Emergent Mind

Abstract

The inversion of linear systems is a fundamental step in many inverse problems. Computational challenges exist when trying to invert large linear systems, where limited computing resources mean that only part of the system can be kept in computer memory at any one time. We are here motivated by tomographic inversion problems that often lead to linear inverse problems. In state of the art x-ray systems, even a standard scan can produce 4 million individual measurements and the reconstruction of x-ray attenuation profiles typically requires the estimation of a million attenuation coefficients. To deal with the large data sets encountered in real applications and to utilise modern graphics processing unit (GPU) based computing architectures, combinations of iterative reconstruction algorithms and parallel computing schemes are increasingly applied. Although both row and column action methods have been proposed to utilise parallel computing architectures, individual computations in current methods need to know either the entire set of observations or the entire set of estimated x-ray absorptions, which can be prohibitive in many realistic big data applications.
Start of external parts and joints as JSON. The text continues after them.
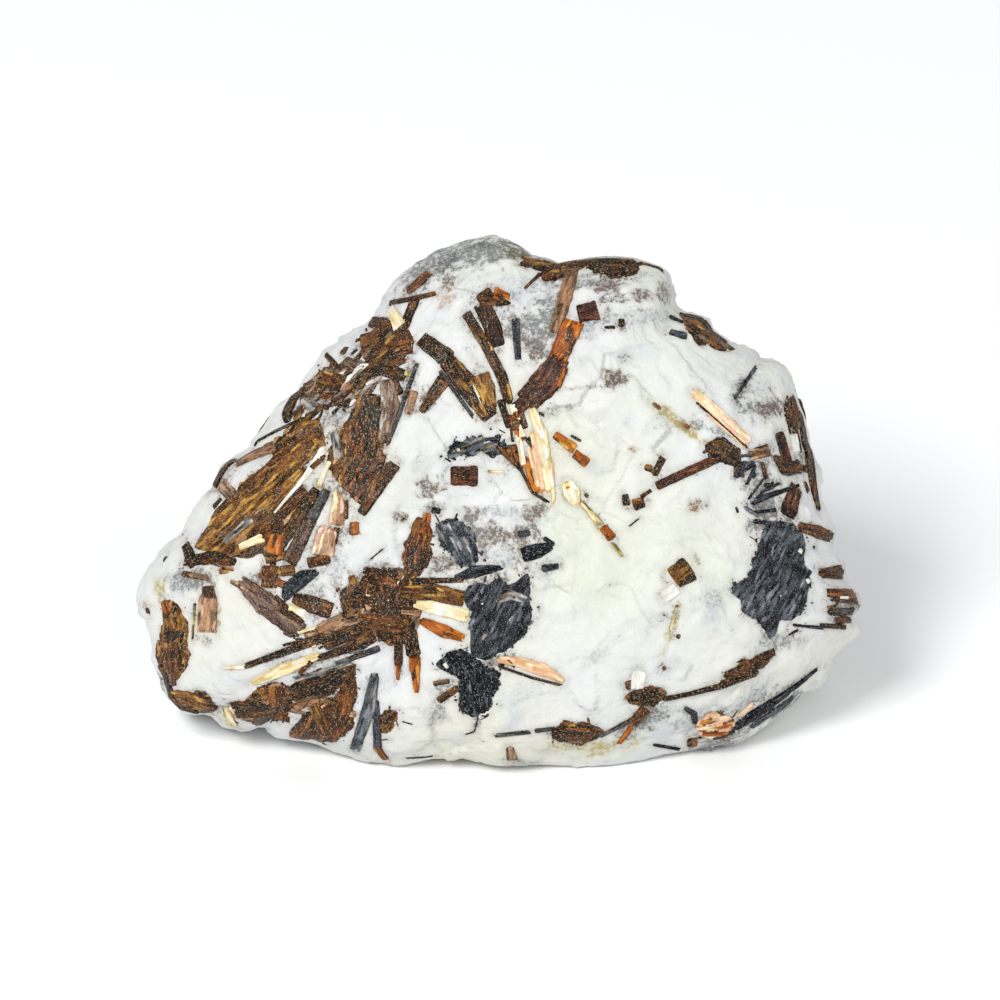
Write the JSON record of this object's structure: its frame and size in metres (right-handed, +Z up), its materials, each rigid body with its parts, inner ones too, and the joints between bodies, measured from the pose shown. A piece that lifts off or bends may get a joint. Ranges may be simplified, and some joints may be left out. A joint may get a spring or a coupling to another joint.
{
  "type": "astrophyllite specimen",
  "caption": "Hand specimen of white feldspar rock with bronze astrophyllite blades in sprays and black aegirine masses, resting on a flat broken underside",
  "frame": {"origin": "middle of the bounding box's underside, on the flat break that the lump rests on", "axes": "X runs along the lump to the right of its showy face, Y points away from that face to the back, Z is up"},
  "size_m": [0.0904, 0.049, 0.0569],
  "materials": {
    "feldspar": "white broken feldspar, satin cleavage faces and dull granular breaks",
    "astrophyllite": "lamellar blades, bronze to red-brown and amber, with a vitreous to metallic sheen",
    "aegirine": "black to slate-grey needles and striated masses, vitreous"
  },
  "bodies": {
    "root": {"aegirine_back_mass": "aegirine", "aegirine_dark_hook": "aegirine", "aegirine_edge_seam": "aegirine", "aegirine_flat_splinter": "aegirine", "aegirine_grey_needles": "aegirine", "aegirine_long_splinter": "aegirine", "aegirine_lower_mass": "aegirine", "aegirine_middle_mass": "aegirine", "aegirine_ragged_arch": "aegirine", "aegirine_right_mass": "aegirine", "aegirine_side_mass": "aegirine", "aegirine_small_brick": "aegirine", "aegirine_striped_mass": "aegirine", "aegirine_upright_needle": "aegirine", "astrophyllite_amber_chip": "astrophyllite", "astrophyllite_amber_tablet": "astrophyllite", "astrophyllite_back_fan": "astrophyllite", "astrophyllite_back_pair": "astrophyllite", "astrophyllite_back_star": "astrophyllite", "astrophyllite_brown_tablet": "astrophyllite", "astrophyllite_chevron": "astrophyllite", "astrophyllite_copper_blade": "astrophyllite", "astrophyllite_copper_patch": "astrophyllite", "astrophyllite_crest_blades": "astrophyllite", "astrophyllite_crest_cluster": "astrophyllite", "astrophyllite_curled_blade": "astrophyllite", "astrophyllite_dark_knot": "astrophyllite", "astrophyllite_gold_tablet": "astrophyllite", "astrophyllite_golden_bar": "astrophyllite", "astrophyllite_grey_blade": "astrophyllite", "astrophyllite_inner_bundle": "astrophyllite", "astrophyllite_ledge_seam": "astrophyllite", "astrophyllite_left_sheaf": "astrophyllite", "astrophyllite_left_side_fan": "astrophyllite", "astrophyllite_lobe_blade": "astrophyllite", "astrophyllite_lobe_seam": "astrophyllite", "astrophyllite_long_blade": "astrophyllite", "astrophyllite_low_cluster": "astrophyllite", "astrophyllite_lower_band": "astrophyllite", "astrophyllite_olive_tablet": "astrophyllite", "astrophyllite_oval_flake": "astrophyllite", "astrophyllite_peach_blade": "astrophyllite", "astrophyllite_pink_tablets": "astrophyllite", "astrophyllite_red_tablet": "astrophyllite", "astrophyllite_right_side_fan": "astrophyllite", "astrophyllite_rim_blade": "astrophyllite", "astrophyllite_slanted_tablet": "astrophyllite", "astrophyllite_small_block": "astrophyllite", "astrophyllite_square_tablet": "astrophyllite", "astrophyllite_star": "astrophyllite", "astrophyllite_upper_bar": "astrophyllite", "astrophyllite_upper_fan": "astrophyllite", "astrophyllite_violet_blade": "astrophyllite", "feldspar": "feldspar"}
  },
  "joints": []
}
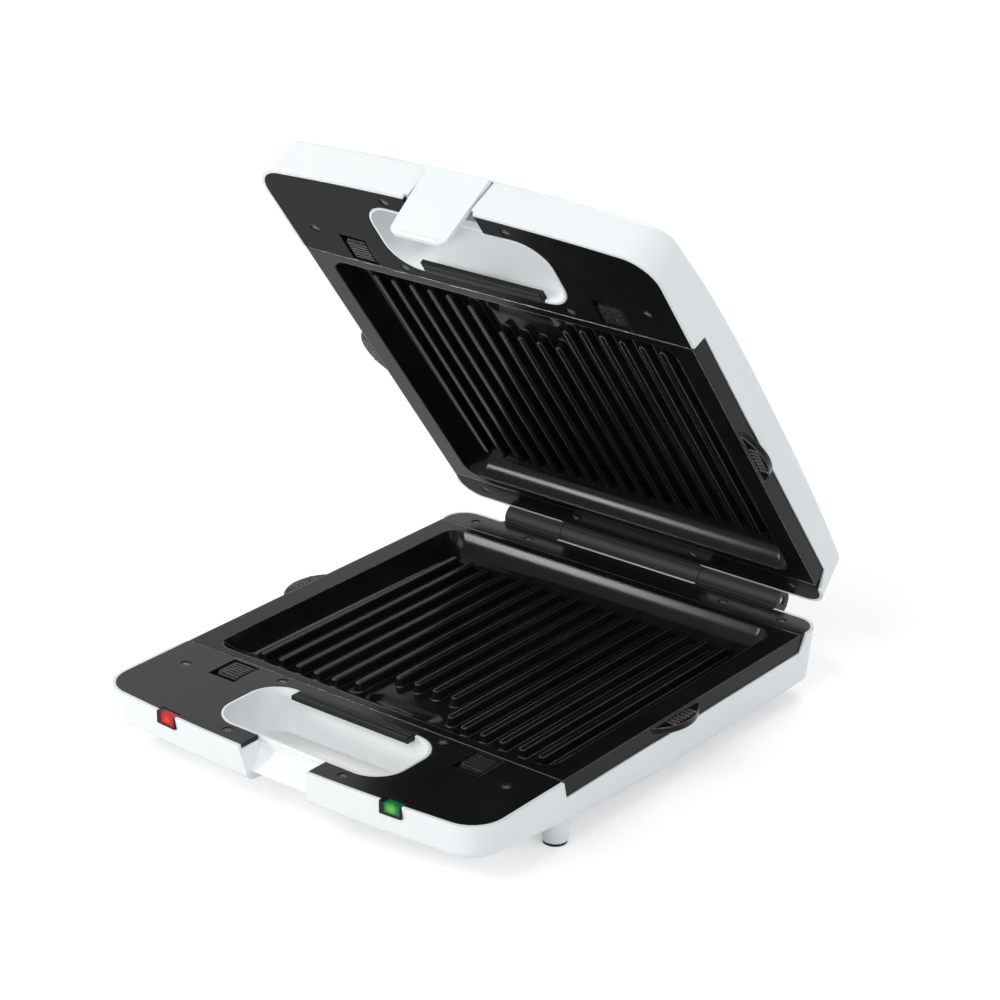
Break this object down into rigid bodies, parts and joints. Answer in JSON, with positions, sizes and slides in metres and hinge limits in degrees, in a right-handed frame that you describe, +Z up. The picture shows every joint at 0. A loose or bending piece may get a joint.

We present a fully parallelizable computed tomography (CT) image reconstruction algorithm that works with arbitrary partial subsets of the data and the reconstructed volume. We further develop a non-homogeneously randomised selection criteria which guarantees that sub-matrices of the system matrix are selected more frequently if they are dense, thus maximising information flow through the algorithm. A grouped version of the algorithm is also proposed to further improve convergence speed and performance. Algorithm performance is verified experimentally.